To meet privacy requirements and lay the groundwork for compliance with future laws, you need an interdisciplinary approach that cuts across the entire enterprise. Needless to say, this process can place a tremendous strain on the resources of any financial institution. However, if your enterprise handles preference management appropriately, this legislative burden can also be a boon by providing the means and justification to create informative consumer profiles specific to your organization's own customer base. Not only will the information acquired through GLBA compliance keep your institution out of legal trouble, it will also enable you to better service your customers and receive a positive response from them.

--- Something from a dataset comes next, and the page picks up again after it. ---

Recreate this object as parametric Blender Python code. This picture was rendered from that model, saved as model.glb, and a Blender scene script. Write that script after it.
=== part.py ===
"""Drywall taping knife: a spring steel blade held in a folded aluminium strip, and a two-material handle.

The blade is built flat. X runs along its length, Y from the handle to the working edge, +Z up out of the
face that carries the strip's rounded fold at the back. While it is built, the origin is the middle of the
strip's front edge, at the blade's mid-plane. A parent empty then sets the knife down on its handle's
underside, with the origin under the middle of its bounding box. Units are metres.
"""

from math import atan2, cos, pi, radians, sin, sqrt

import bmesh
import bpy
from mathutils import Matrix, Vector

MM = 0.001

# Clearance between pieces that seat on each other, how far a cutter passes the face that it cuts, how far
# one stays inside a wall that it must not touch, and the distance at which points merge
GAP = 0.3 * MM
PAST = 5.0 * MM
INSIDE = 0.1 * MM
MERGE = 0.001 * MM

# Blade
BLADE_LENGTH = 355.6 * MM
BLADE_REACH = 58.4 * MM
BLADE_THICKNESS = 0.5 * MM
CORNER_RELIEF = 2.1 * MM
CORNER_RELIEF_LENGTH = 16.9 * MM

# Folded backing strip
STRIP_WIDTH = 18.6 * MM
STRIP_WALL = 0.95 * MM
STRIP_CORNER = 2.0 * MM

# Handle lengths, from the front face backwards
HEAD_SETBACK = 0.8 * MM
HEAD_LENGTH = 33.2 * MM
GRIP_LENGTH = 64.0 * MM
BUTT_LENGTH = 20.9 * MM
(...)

The lynchpin of preference management is the same as that of all CRM-related endeavors: consistent recognition of an individual across an enterprise. In an ideal situation, a customer information file (CIF) would exist containing an organizationwide, unique identifier for each and every customer. Then you must overlay such an identifier on all records to create an enterprisewide cross-reference. Regrettably, full and accurate CIFs rarely exist. In most cases, only a partial CIF is available to cover certain lines of business while omitting others, or multiple CIFs will exist, each covering a subset of the enterprise. Additionally, any sort of customer identification across lines of business may be completely uncoordinated. Therefore, you must address each of these situations. Whether through brute-force reconciliation or the application of CRM techniques, you must develop a cross-reference that ties together all instances of a given customer enterprisewide.